Elsewhere, Lichtmesz has dismissed the Hanau shooter as merely “schizophrenic” and suggested that Anders Breivik’s massacre may have been a “false flag”.

The point is that, in Lichtmesz’s eyes, there seems to be no way that even the worst atrocities can ever reflect badly on “great replacement” ideology or the invasion narratives propagated by himself and his ilk.

Mass killing will always be just a conspiracy, not as bad as what someone else is doing, or perpetrated by someone who Lichtmesz et al. can decline any responsibility for.

The Real Terrorists

What this all amounts to is an ideological complex that points toward nothing good. A constellation of symbols constantly refers to a network of mythologised life-or-death narratives that call out for militant, macho violence framed as self-defence.

When someone does take the bait and slaughter people due to their religion, ethnicity, national origin, or gender, the network will only double-down on its own ideas for as long as people continue to buy into them.

Simple symbols and narratives are easy to transport across national and linguistic lines, so there is no reason to think that the network supporting “great replacement” ideology will ever not be a transnational one.

Martin Lichtmesz is a useful example of how these dynamics work due to his position as a translator and polemicist, but he is only one ant in the hill. He would hardly be able to do what he does without the infrastructure established by Götz Kubitschek and other activists and funders.

Moreover, Lichtmesz’ reach outside the German-speaking world is rather limited.
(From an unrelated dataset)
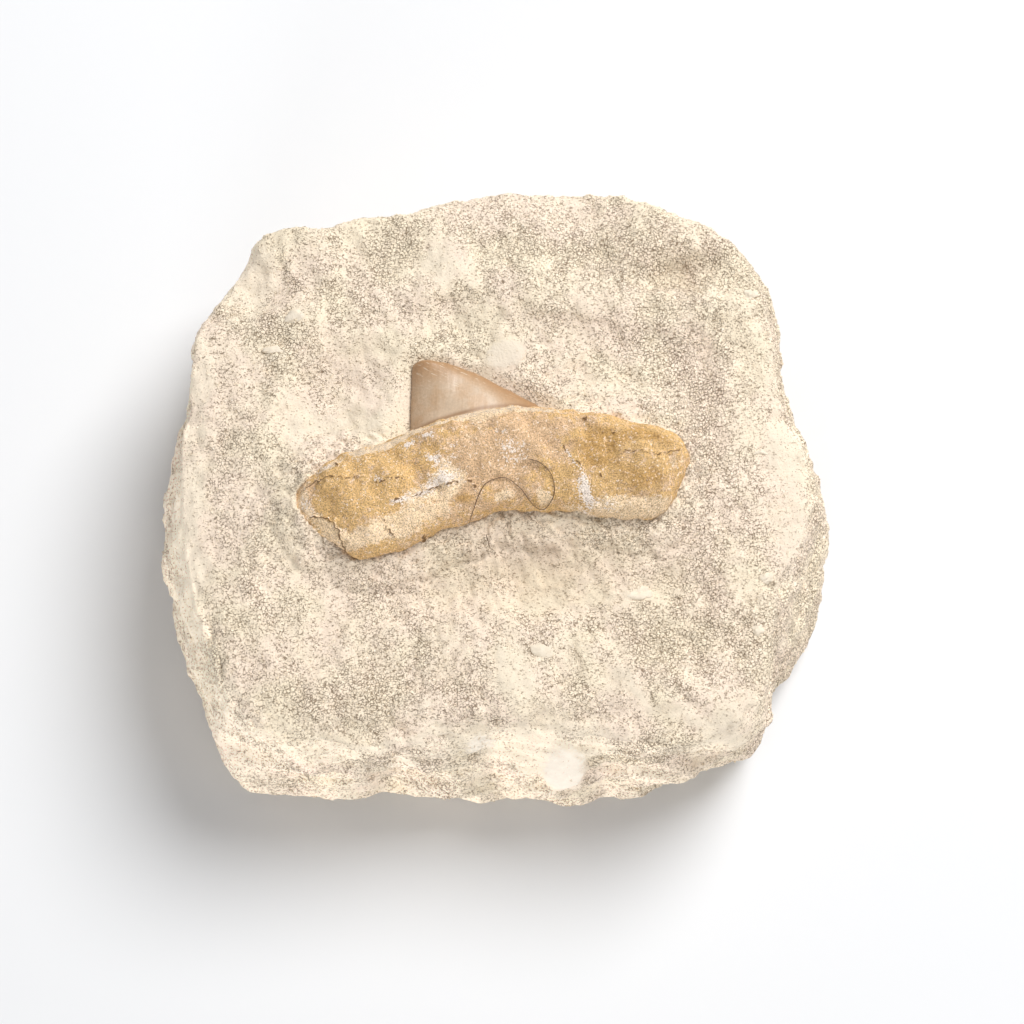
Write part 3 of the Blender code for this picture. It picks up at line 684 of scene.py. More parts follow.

Still, he represents a microcosm of a much larger universe; both he and it warrant a great deal more scrutiny.

(This essay didn’t even touch on his misogyny. Hint: You can’t obsess over the “need” for racial purity for very long without talking about reproduction. “It’s the birthrates,” remember?)

After all, Lichtmesz’ own question calls out for an answer he may not be prepared for: Who are the real terrorists?